YOUR TASK: Return, exactly as written, every line from the first line of the data below through the line that contains "weaves its panel.".

————————

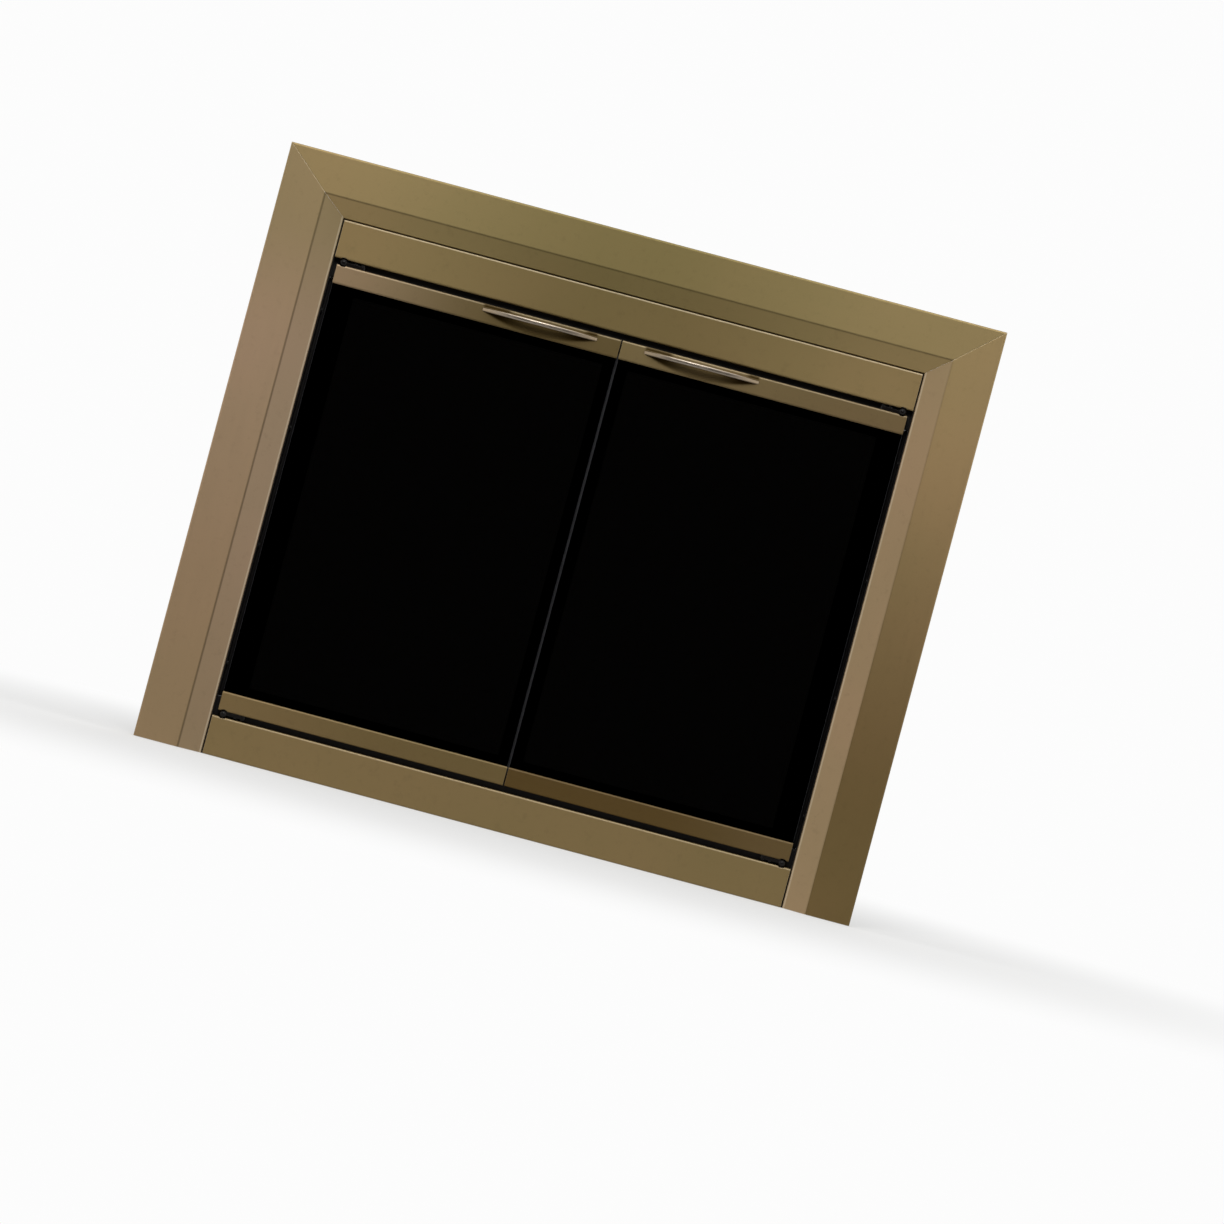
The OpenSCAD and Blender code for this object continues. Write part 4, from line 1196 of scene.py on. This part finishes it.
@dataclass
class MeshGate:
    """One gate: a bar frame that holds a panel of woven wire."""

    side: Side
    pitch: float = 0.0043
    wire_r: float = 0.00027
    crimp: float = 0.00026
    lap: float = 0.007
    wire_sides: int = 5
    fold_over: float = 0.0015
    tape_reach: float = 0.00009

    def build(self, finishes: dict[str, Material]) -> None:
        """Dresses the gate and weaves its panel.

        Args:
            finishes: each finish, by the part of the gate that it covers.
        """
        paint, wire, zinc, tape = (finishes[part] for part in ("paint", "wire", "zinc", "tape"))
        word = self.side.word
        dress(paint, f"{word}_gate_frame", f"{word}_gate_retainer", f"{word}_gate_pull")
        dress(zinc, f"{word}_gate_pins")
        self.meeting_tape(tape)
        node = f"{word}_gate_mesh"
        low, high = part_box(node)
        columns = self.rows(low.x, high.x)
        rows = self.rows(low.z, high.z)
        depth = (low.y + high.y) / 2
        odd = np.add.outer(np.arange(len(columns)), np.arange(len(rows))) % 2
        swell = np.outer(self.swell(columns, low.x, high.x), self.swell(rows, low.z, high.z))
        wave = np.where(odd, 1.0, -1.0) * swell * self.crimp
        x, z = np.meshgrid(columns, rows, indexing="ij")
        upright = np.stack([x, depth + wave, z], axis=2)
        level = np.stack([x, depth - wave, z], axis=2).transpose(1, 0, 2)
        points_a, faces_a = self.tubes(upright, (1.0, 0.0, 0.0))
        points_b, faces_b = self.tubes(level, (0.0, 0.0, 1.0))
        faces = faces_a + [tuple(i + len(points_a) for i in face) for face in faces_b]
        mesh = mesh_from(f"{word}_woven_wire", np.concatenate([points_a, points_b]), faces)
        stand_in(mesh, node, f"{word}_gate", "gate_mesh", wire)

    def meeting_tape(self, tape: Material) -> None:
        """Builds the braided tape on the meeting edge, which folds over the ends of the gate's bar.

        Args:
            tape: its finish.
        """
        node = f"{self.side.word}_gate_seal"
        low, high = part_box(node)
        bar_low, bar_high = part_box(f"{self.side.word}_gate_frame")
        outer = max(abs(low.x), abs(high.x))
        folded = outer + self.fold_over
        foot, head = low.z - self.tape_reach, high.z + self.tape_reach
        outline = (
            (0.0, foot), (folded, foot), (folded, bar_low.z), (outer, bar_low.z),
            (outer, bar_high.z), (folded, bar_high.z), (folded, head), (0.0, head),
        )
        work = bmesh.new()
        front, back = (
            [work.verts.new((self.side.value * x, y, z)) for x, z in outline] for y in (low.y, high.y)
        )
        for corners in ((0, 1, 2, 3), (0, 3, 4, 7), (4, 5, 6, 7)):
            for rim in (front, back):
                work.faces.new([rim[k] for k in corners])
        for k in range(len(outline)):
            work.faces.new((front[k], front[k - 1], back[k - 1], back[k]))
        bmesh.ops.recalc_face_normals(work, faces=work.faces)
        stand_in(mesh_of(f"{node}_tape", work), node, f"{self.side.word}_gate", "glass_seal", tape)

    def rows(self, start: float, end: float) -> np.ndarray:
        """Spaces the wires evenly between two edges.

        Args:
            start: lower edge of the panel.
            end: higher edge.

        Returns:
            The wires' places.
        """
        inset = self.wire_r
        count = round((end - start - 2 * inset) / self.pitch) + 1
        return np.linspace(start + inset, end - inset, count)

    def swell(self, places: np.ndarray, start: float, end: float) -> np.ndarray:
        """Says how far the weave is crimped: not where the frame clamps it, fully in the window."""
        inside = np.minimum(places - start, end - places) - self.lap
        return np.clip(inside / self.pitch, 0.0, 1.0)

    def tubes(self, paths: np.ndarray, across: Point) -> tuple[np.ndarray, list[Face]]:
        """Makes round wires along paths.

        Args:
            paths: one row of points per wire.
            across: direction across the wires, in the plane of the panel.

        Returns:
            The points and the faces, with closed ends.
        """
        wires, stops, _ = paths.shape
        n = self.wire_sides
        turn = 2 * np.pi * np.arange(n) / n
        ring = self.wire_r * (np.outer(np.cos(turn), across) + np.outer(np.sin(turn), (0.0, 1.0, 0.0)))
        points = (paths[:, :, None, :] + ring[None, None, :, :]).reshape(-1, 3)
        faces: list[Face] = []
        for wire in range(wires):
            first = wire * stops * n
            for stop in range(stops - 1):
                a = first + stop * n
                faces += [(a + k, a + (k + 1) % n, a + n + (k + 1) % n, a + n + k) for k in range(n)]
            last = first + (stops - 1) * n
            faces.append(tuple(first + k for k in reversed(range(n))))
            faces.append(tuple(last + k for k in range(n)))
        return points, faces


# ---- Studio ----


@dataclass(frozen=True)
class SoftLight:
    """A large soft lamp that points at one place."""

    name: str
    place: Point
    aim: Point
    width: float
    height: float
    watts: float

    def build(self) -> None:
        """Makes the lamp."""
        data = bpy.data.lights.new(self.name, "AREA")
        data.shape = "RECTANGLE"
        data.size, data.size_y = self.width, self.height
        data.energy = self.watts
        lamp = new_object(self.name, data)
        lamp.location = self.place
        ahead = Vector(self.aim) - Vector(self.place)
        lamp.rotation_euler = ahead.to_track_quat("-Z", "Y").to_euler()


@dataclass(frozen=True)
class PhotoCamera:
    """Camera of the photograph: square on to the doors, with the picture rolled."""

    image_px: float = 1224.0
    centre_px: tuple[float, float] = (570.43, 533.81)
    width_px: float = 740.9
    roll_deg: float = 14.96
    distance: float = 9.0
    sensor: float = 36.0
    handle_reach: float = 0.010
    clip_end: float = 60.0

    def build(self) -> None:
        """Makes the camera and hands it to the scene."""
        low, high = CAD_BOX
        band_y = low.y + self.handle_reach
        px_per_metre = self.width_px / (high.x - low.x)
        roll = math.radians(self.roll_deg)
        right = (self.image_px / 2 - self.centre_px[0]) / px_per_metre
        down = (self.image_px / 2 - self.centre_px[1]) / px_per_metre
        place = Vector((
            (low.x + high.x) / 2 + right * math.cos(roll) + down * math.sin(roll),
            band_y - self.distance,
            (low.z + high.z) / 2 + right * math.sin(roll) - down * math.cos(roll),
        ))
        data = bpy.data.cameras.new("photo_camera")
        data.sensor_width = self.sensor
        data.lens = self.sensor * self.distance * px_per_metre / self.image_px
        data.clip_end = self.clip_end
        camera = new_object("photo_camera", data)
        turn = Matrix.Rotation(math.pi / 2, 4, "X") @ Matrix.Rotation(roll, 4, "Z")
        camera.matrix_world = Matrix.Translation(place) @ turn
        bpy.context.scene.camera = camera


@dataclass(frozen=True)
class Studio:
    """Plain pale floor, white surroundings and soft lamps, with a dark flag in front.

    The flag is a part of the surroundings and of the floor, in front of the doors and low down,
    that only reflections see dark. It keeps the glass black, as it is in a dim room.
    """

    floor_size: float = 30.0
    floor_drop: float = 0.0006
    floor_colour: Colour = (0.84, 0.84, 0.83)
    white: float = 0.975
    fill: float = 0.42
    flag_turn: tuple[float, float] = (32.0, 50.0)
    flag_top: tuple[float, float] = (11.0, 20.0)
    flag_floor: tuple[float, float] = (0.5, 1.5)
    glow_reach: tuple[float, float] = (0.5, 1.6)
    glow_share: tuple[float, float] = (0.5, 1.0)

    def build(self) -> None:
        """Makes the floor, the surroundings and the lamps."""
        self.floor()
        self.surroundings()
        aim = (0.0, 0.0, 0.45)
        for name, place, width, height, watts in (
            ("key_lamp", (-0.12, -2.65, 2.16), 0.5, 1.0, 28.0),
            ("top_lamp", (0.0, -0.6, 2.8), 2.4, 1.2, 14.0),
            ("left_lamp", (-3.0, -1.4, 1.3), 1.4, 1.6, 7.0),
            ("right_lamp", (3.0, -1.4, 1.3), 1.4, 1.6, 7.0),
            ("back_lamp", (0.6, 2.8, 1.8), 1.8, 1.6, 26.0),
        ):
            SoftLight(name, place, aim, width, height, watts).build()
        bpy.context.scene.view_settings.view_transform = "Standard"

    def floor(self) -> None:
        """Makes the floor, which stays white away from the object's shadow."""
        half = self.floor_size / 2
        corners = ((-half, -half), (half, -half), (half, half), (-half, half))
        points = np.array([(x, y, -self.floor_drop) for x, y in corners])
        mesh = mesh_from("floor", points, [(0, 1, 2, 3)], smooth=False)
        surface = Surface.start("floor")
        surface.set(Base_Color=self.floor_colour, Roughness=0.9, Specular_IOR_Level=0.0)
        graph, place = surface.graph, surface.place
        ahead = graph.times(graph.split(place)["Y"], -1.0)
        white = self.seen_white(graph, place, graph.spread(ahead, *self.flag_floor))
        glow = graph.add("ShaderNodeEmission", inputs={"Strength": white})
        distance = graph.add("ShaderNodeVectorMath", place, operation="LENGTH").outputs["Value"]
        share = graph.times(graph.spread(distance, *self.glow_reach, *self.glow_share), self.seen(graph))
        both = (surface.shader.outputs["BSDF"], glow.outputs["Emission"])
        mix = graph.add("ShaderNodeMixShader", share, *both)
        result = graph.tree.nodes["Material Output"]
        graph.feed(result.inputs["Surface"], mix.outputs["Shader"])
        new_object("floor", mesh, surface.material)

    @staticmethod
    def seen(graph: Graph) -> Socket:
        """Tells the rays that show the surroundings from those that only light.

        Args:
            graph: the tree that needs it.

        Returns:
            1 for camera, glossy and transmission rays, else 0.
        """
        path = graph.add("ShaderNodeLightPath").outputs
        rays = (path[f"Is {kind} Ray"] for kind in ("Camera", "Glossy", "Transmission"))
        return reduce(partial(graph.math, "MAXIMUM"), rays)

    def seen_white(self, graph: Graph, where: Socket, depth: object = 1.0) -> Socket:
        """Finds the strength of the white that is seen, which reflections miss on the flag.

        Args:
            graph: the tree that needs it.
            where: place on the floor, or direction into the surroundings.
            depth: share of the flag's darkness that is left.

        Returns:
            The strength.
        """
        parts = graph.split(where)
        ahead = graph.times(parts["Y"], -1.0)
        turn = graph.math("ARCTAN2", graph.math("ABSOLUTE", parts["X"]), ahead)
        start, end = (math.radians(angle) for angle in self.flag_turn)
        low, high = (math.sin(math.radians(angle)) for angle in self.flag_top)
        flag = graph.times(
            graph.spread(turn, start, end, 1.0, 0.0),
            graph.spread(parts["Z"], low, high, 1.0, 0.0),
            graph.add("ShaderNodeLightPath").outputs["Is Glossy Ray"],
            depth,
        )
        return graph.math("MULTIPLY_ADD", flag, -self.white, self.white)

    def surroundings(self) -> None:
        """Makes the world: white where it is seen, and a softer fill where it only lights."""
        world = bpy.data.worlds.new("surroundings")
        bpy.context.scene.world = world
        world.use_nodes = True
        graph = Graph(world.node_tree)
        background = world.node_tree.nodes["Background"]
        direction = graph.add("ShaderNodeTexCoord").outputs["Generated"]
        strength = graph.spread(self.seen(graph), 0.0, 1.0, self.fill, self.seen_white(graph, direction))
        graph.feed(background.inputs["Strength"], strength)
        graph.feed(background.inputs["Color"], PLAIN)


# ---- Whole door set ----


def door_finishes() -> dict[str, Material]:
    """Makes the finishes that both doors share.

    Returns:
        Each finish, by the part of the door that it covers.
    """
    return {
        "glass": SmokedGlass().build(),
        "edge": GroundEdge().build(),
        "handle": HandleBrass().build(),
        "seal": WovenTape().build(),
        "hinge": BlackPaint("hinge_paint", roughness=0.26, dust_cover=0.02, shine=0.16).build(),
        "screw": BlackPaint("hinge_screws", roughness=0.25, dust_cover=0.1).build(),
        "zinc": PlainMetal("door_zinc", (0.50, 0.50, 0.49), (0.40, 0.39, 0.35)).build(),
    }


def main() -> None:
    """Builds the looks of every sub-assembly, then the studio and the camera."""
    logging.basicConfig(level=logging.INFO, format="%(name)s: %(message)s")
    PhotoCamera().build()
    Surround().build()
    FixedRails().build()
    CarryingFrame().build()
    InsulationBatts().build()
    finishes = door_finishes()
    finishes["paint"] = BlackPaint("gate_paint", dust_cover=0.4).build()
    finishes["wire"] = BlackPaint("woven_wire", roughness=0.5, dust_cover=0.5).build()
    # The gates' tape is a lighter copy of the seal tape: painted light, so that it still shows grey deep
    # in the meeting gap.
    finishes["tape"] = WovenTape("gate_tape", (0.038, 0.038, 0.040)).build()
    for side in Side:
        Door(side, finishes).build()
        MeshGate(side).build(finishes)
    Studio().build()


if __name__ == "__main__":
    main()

————————

RESPONSE TO THE TASK:
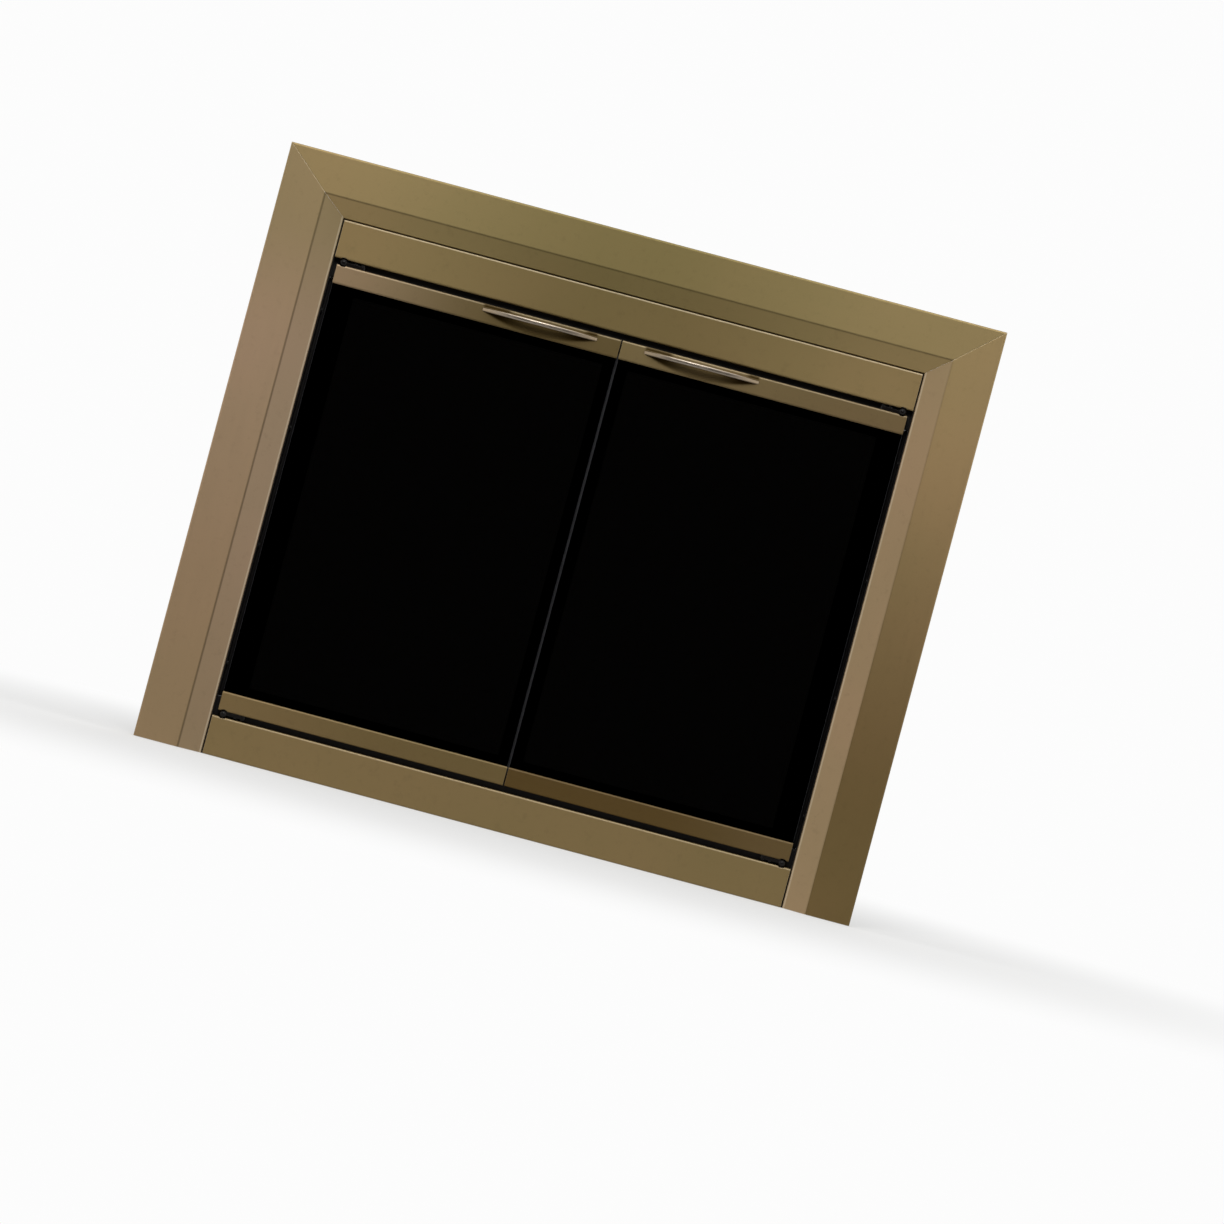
The OpenSCAD and Blender code for this object continues. Write part 4, from line 1196 of scene.py on. This part finishes it.
@dataclass
class MeshGate:
    """One gate: a bar frame that holds a panel of woven wire."""

    side: Side
    pitch: float = 0.0043
    wire_r: float = 0.00027
    crimp: float = 0.00026
    lap: float = 0.007
    wire_sides: int = 5
    fold_over: float = 0.0015
    tape_reach: float = 0.00009

    def build(self, finishes: dict[str, Material]) -> None:
        """Dresses the gate and weaves its panel.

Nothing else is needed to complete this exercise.